Tropospheric ozone (O3) is a key atmospheric gas that controls the oxidizing capacity of the atmosphere and has significant health and environmental implications. Due to ongoing reductions in the concentrations of O3 precursors (i.e., oxides of nitrogen and volatile organic compounds), it is increasingly important to assess the influence of meteorology on baseline O3 to inform pollution control strategies aimed at lowering O3 levels. Measurements of baseline O3 as it arrives to North America have been made since 2004 at the Mount Bachelor Observatory in central Oregon at 2.8 km a.s.l. by the University of Washington and since 1997 at Trinidad Head, CA by NOAA GML using ozonesondes. These observations show the long-term variability and seasonality of baseline O3 in the western United States.

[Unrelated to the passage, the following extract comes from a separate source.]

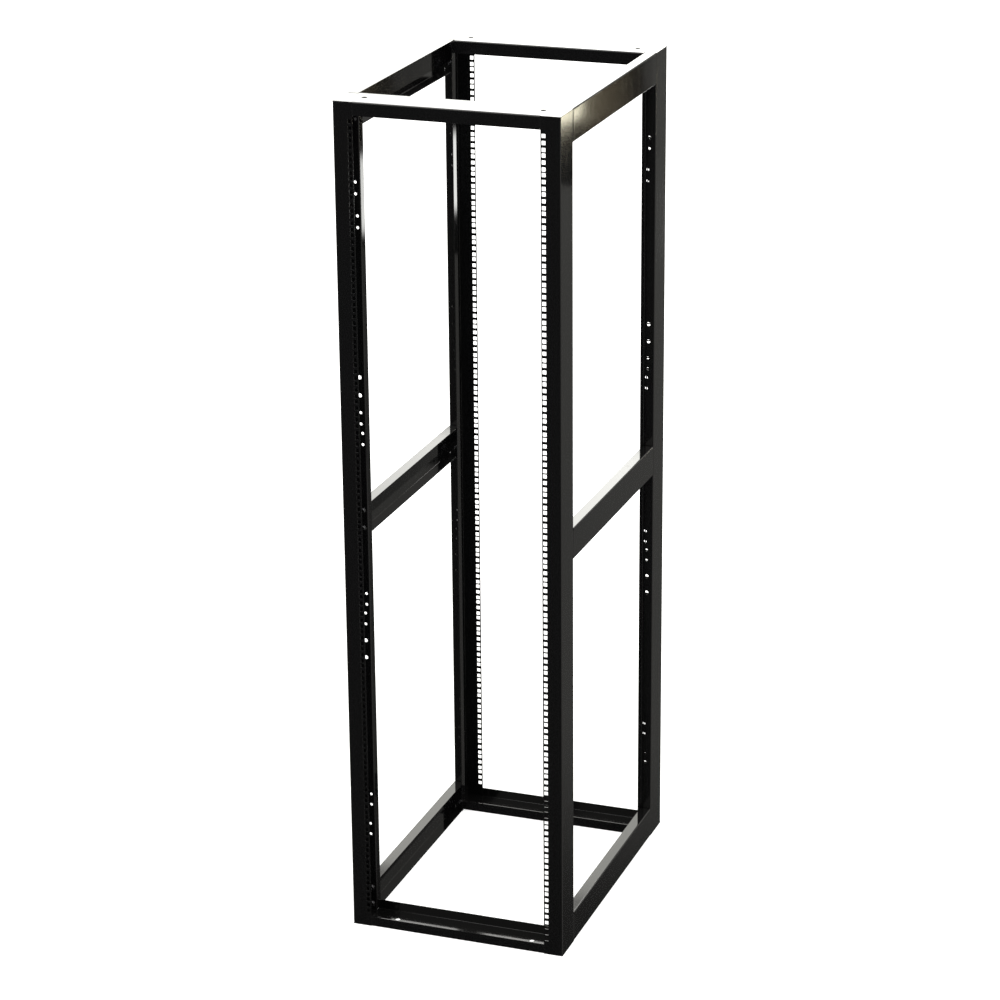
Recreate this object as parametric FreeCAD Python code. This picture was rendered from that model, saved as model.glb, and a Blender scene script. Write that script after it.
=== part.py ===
"""Four post open frame rack with 45 rack units of 19 inch square-hole mounting.

The origin is at the centre of the footprint on the floor, +Z is up, the front faces -Y and +X is right.
Everything is folded sheet steel: four posts, a base and a top channel across the front and across the
rear, and three side rails on each side, each bolted through the return flanges of its two posts.
"""
import FreeCAD, Part
import math
import os

V = FreeCAD.Vector

# ---- overall sizes, in millimetres ----
RACK_WIDTH = 546.1            # over the webs of the left and right posts
RACK_DEPTH = 800.1            # over the front and the rear mounting flanges
UNIT = 44.45                  # one rack unit
UNIT_COUNT = 45
BASE_CLEAR = 34.0             # floor to the lowest rack unit
TOP_CLEAR = 39.0              # highest rack unit to the top of the rack

# ---- sheet ----
POST_SHEET = 2.0
RAIL_SHEET = 2.0
BEND_INSIDE = 1.0             # inside radius of every fold
SEAT = 0.3                    # clearance where one folded piece lies inside another

# ---- post section ----
OPENING = 450.85              # clear width between the mounting flanges
POST_DEPTH = 86.5             # mounting face to the face of the return flange
RETURN_FLANGE = 29.0          # web face to the face of the lip
POST_LIP = 22.0               # how far the lip stands out from the return flange

# ---- square mounting holes ----
HOLE_LINES = 465.1            # between the left and the right column
SQUARE = 9.5
EDGE_STEP = 6.35              # unit boundary to the first hole
HOLE_STEP = 15.875            # between the three holes of a unit
HOLES_PER_UNIT = 3

# ---- round holes in the return flange ----
SCREW_HOLE_SIDES = 8          # bolted and pilot holes are cut with flats, to keep their many walls few
BOLT_HOLE = 10.0
BOLT_STEP = 44.45             # between the two bolts at each end of a side rail
BOLT_LINE = 15.5              # web face to the line of bolt holes
SPARE_BOLT_HEIGHT = 333.8     # middle of a spare bolt pair, above and below mid height
PILOT_HOLE = 7.0
PILOT_STEP = 28.0             # between the two pilot holes of a pair
PILOT_LINE_OUT = 16.5         # web face to the pairs that lie further from mid height
PILOT_LINE_IN = 20.0          # web face to the pairs that lie nearer to mid height
PILOT_HEIGHTS_OUT = (254.7, 814.2)
PILOT_HEIGHTS_IN = (203.5, 733.9)

# ---- base and top channels ----
CHANNEL_DEPTH = 95.25
BASE_LIP = 25.4
TOP_LIP = 32.0
ANCHOR_HOLE = 13.0
BASE_HOLE_SPAN = 352.0        # between the two holes of a base channel
TOP_HOLE_SPAN = 430.0         # between the two holes of a top channel
ANCHOR_SETBACK = 52.0         # mounting face to the holes

# ---- side rails ----
SIDE_RAIL_HEIGHT = 77.0
SIDE_TAB_CLEAR = 6.0          # rail flange face to the edge of the end tab

# ---- worked out ----
RACK_HEIGHT = BASE_CLEAR + UNIT_COUNT * UNIT + TOP_CLEAR
MID_HEIGHT = RACK_HEIGHT / 2
SIDE = RACK_WIDTH / 2
FACE = RACK_DEPTH / 2
RETURN_FACE = FACE - POST_DEPTH
LIP_FACE = SIDE - RETURN_FLANGE
SIDE_FLANGE = RETURN_FLANGE - POST_SHEET - SEAT
RAIL_LEVELS = {
    "bottom": SIDE_RAIL_HEIGHT / 2,
    "middle": MID_HEIGHT,
    "top": RACK_HEIGHT - SIDE_RAIL_HEIGHT / 2,
}


def unit(vector):
    """The same direction, one millimetre long."""
    return FreeCAD.Vector(vector).normalize()


def folded_sheet(corners, sheet, run):
    """A folded sheet: corners are one face of the section, the sheet lies on the left of the path.

    Left is seen with the extrusion vector `run` pointing at the viewer. Every fold gets the inside
    radius BEND_INSIDE on its inner face and that radius plus the sheet on its outer face.
    """
    up = unit(run)
    headings = [unit(b - a) for a, b in zip(corners, corners[1:])]
    lefts = [up.cross(heading) for heading in headings]
    near = [corners[0]]
    far = [corners[0] + lefts[0] * sheet]
    near_radii = []
    far_radii = []
    for before, after, left_1, left_2, corner in zip(headings, headings[1:], lefts, lefts[1:], corners[1:]):
        near.append(corner)
        far.append(corner + (left_1 + left_2) * (sheet / (1 + left_1.dot(left_2))))
        turns_left = before.cross(after).dot(up) > 0
        near_radii.append(BEND_INSIDE + sheet if turns_left else BEND_INSIDE)
        far_radii.append(BEND_INSIDE if turns_left else BEND_INSIDE + sheet)
    near.append(corners[-1])
    far.append(corners[-1] + lefts[-1] * sheet)
    edges = rounded_path(near, near_radii)
    edges.append(Part.makeLine(near[-1], far[-1]))
    edges.extend(rounded_path(far, far_radii))
    edges.append(Part.makeLine(far[0], near[0]))
    outline = Part.Wire(Part.__sortEdges__(edges))
    return Part.Face(outline).extrude(run)


def rounded_path(points, radii):
    """The edges of an open path whose inner corners are tangent arcs of the given radii."""
    edges = []
    start = points[0]
    for before, corner, after, radius in zip(points, points[1:], points[2:], radii):
        back = unit(before - corner)
        ahead = unit(after - corner)
        half = back.getAngle(ahead) / 2
        reach = radius / math.tan(half)
        entry = corner + back * reach
        leave = corner + ahead * reach
        bisector = unit(back + ahead)
        middle = corner + bisector * (radius / math.sin(half) - radius)
        edges.append(Part.makeLine(start, entry))
        edges.append(Part.Arc(entry, middle, leave).toShape())
        start = leave
    edges.append(Part.makeLine(start, points[-1]))
    return edges


def mirror_x(shape):
    return shape.mirror(V(0, 0, 0), V(1, 0, 0))


def mirror_y(shape):
    return shape.mirror(V(0, 0, 0), V(0, 1, 0))


def box(low, high):
    """A box between two corners given as (x, y, z)."""
    size = [b - a for a, b in zip(low, high)]
    return Part.makeBox(size[0], size[1], size[2], V(*low))


# ---- posts ----
def square_holes():
    """Cutters for the column of square holes in the mounting flange of the front left post."""
    cutters = []
    x = -HOLE_LINES / 2
    for number in range(UNIT_COUNT):
        unit_floor = BASE_CLEAR + number * UNIT
        for hole in range(HOLES_PER_UNIT):
            z = unit_floor + EDGE_STEP + hole * HOLE_STEP
            low = (x - SQUARE / 2, -FACE - POST_SHEET, z - SQUARE / 2)
            high = (x + SQUARE / 2, -FACE + 2 * POST_SHEET, z + SQUARE / 2)
            cutters.append(box(low, high))
    return cutters


def screw_hole(diameter, x, z, sheet):
    """A cutter along Y through the return flange and a rail tab, with flats that touch the hole's circle."""
    corner_radius = diameter / 2 / math.cos(math.pi / SCREW_HOLE_SIDES)
    start = -RETURN_FACE - 2 * sheet
    turns = [2 * math.pi * (side + 0.5) / SCREW_HOLE_SIDES for side in range(SCREW_HOLE_SIDES)]
    rim = [V(x + corner_radius * math.cos(turn), start, z + corner_radius * math.sin(turn)) for turn in turns]
    return Part.Face(Part.makePolygon(rim + rim[:1])).extrude(V(0, 4 * sheet, 0))


def pair(centre, step):
    """Two heights, half a step below and above the centre."""
    return [centre - step / 2, centre + step / 2]


def mirrored_pairs(height, step):
    """A pair below and a pair above mid height."""
    return pair(MID_HEIGHT - height, step) + pair(MID_HEIGHT + height, step)


def return_flange_holes():
    """Cutters for the rail bolts, the pilot holes and the spare bolt holes of the front left post."""
    bolt_line = -SIDE + BOLT_LINE
    cutters = []
    for level in RAIL_LEVELS.values():
        cutters += [screw_hole(BOLT_HOLE, bolt_line, z, POST_SHEET) for z in pair(level, BOLT_STEP)]
    for heights, from_web in ((PILOT_HEIGHTS_OUT, PILOT_LINE_OUT), (PILOT_HEIGHTS_IN, PILOT_LINE_IN)):
        for height in heights:
            for z in mirrored_pairs(height, PILOT_STEP):
                cutters.append(screw_hole(PILOT_HOLE, -SIDE + from_web, z, POST_SHEET))
    for z in mirrored_pairs(SPARE_BOLT_HEIGHT, BOLT_STEP):
        place = V(bolt_line, -RETURN_FACE - 2 * POST_SHEET, z)
        cutters.append(Part.makeCylinder(BOLT_HOLE / 2, 4 * POST_SHEET, place, V(0, 1, 0)))
    return cutters


def front_left_post():
    """Mounting flange, web, return flange and lip, standing on the base channel."""
    foot = RAIL_SHEET
    lip_line = -LIP_FACE - POST_SHEET
    corners = [
        V(lip_line, -RETURN_FACE + POST_LIP, foot),
        V(lip_line, -RETURN_FACE, foot),
        V(-SIDE, -RETURN_FACE, foot),
        V(-SIDE, -FACE, foot),
        V(-OPENING / 2, -FACE, foot),
    ]
    post = folded_sheet(corners, POST_SHEET, V(0, 0, RACK_HEIGHT - 2 * RAIL_SHEET))
    return post.cut(Part.makeCompound(square_holes() + return_flange_holes()))


# ---- base and top channels ----
def front_channel(lip, hole_span):
    """The front base channel: a web on the floor, a lip in front and one behind, lips up.

    The lips run between the posts, and the web runs on under them.
    """
    post_gap = OPENING / 2 - SEAT
    lip_gap = LIP_FACE - SEAT
    back = -FACE + CHANNEL_DEPTH
    corners = [
        V(-lip_gap, -FACE, lip),
        V(-lip_gap, -FACE, 0),
        V(-lip_gap, back, 0),
        V(-lip_gap, back, lip),
    ]
    channel = folded_sheet(corners, RAIL_SHEET, V(2 * lip_gap, 0, 0))
    fold = BEND_INSIDE + RAIL_SHEET
    pad_inner = min(post_gap, lip_gap)
    front_stub = box((post_gap, -FACE, 0), (SIDE, -FACE + fold, lip))
    pad = box((pad_inner, -FACE, 0), (SIDE, -RETURN_FACE, RAIL_SHEET))
    channel = channel.cut([front_stub, mirror_x(front_stub)])
    channel = channel.fuse([pad, mirror_x(pad)])
    for side in (-1, 1):
        place = V(side * hole_span / 2, -FACE + ANCHOR_SETBACK, -RAIL_SHEET)
        channel = channel.cut(Part.makeCylinder(ANCHOR_HOLE / 2, 3 * RAIL_SHEET, place))
    return channel.removeSplitter()


def lift_to_top(shape):
    """Turn a base channel over and set its web at the top of the rack."""
    flipped = shape.mirror(V(0, 0, 0), V(0, 0, 1))
    flipped.translate(V(0, 0, RACK_HEIGHT))
    return flipped


# ---- side rails ----
def left_side_rail(level):
    """A channel with its web outside and a bolted tab at each end, between the return flanges."""
    low = level - SIDE_RAIL_HEIGHT / 2
    high = level + SIDE_RAIL_HEIGHT / 2
    inner = -SIDE + SIDE_FLANGE
    fold = BEND_INSIDE + RAIL_SHEET
    end = RETURN_FACE - fold
    corners = [V(inner, -end, low), V(-SIDE, -end, low), V(-SIDE, -end, high), V(inner, -end, high)]
    rail = folded_sheet(corners, RAIL_SHEET, V(0, 2 * end, 0))
    tab_low = low + SIDE_TAB_CLEAR
    tab_height = SIDE_RAIL_HEIGHT - 2 * SIDE_TAB_CLEAR
    tab_corners = [
        V(-SIDE, -end + fold, tab_low),
        V(-SIDE, -RETURN_FACE, tab_low),
        V(inner - BEND_INSIDE, -RETURN_FACE, tab_low),
    ]
    tab = folded_sheet(tab_corners, RAIL_SHEET, V(0, 0, tab_height))
    for z in pair(level, BOLT_STEP):
        tab = tab.cut(screw_hole(BOLT_HOLE, -SIDE + BOLT_LINE, z, RAIL_SHEET))
    return rail.fuse([tab, mirror_y(tab)]).removeSplitter()


# ---- the whole rack ----
def rack():
    """Every sub-part of the rack by name."""
    parts = {}
    post = front_left_post()
    parts["post_front_left"] = post
    parts["post_front_right"] = mirror_x(post)
    parts["post_rear_left"] = mirror_y(post)
    parts["post_rear_right"] = mirror_x(mirror_y(post))
    base = front_channel(BASE_LIP, BASE_HOLE_SPAN)
    parts["base_channel_front"] = base
    parts["base_channel_rear"] = mirror_y(base)
    top = lift_to_top(front_channel(TOP_LIP, TOP_HOLE_SPAN))
    parts["top_channel_front"] = top
    parts["top_channel_rear"] = mirror_y(top)
    for name, level in RAIL_LEVELS.items():
        rail = left_side_rail(level)
        parts["side_rail_left_" + name] = rail
        parts["side_rail_right_" + name] = mirror_x(rail)
    return parts


os.makedirs("parts", exist_ok=True)
for node, shape in rack().items():
    shape.exportStep("parts/" + node + ".step")
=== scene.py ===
"""Looks of the four post open frame rack: gloss black coat, rail bolts and nuts, floor, light and camera.

All lengths are in metres in the rack's own frame: origin on the floor, +Z up, the front faces -Y.
"""
import math

import bpy
import numpy as np
from mathutils import Matrix, Vector


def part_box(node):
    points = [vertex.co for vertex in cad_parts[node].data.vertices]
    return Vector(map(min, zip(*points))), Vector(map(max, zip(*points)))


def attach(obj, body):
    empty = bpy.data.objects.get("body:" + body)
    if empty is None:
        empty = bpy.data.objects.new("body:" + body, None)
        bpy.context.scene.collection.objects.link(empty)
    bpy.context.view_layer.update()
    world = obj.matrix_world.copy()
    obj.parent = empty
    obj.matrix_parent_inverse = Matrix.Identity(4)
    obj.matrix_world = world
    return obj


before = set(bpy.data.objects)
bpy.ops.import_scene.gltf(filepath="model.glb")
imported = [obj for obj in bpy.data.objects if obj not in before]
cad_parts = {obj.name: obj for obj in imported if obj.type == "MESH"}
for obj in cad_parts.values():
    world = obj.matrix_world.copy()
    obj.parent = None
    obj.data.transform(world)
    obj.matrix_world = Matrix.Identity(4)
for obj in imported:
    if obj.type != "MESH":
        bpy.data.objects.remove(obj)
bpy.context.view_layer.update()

MM = 0.001

# ---- camera ----
CAMERA_AZIMUTH = math.radians(20.02)     # how far the camera stands to the right of the front
CAMERA_DROP = math.radians(19.73)        # how far it looks down
CAMERA_ROLL = math.radians(0.52)
CAMERA_PLACE = Vector((2.5582, -7.0846, 3.7097))
CAMERA_LENS = 117.4
SENSOR = 36.0

# ---- rail bolts, M8 with flange, and their flange nuts ----
POST_SHEET = 2.0 * MM
RAIL_SHEET = 2.0 * MM
BOLT_LINE = 15.5 * MM                    # web face to the bolts
BOLT_STEP = 44.45 * MM                   # between the two bolts of a rail end
POINTS_AROUND = 36                       # points of each ring of a bolt or nut
SHARP_EDGE = math.radians(32)            # edges that turn more than this stay sharp

THREAD_RADIUS = 4.0 * MM
THREAD_DEPTH = 0.68 * MM
THREAD_PITCH = 1.25 * MM
THREAD_STOP = 0.3 * MM                   # the thread ends this far below the head
RINGS_PER_PITCH = 5
SHANK_LENGTH = 16.0 * MM
TIP_RADIUS = 2.9 * MM
HEAD_HEIGHT = 4.4 * MM
DOME_RADIUS = 6.9 * MM
DOME_TOP_RADIUS = 3.6 * MM
DOME_FOOT = 1.5 * MM                     # height at which the dome starts
DOME_RINGS = 8
SOCKET_MOUTH_RADIUS = 3.25 * MM
SOCKET_ACROSS = 5.0 * MM
SOCKET_CHAMFER = 0.3 * MM
SOCKET_FLOOR = 1.6 * MM
SOCKET_CENTRE = 1.1 * MM                 # bottom of the cone that the drill leaves in the socket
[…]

Recently, we have begun to investigate the sources and controls on baseline O3 using Generalized Additive Modeling (GAM). This statistical approach identifies meteorological predictors (e.g., temperature, water vapor mixing ratio, barometric pressure, etc.) that can be used in a non-linear GAM framework to predict the observed O3 concentration. Preliminary results show that these predictors are statistically correlated with the observed O3 concentration and can be used as part of the predictive model. Using continuous hourly data for MBO from 2004–2016, our first results demonstrate that the model can account for 39% of the ambient variability and is unbiased across the O3 distribution. While these are preliminary results, we expect that they can be improved by including more predictors (e.g., back trajectories, satellite observations of free tropospheric O3, etc.). Ultimately, this work can lead to a better understanding of what controls baseline O3, and the analysis approach could also be used to forecast future baseline O3 concentrations.

Figure 1

Figure 1. Observed versus GAM-predicted O3 at Mount Bachelor Observatory from 2004–2016.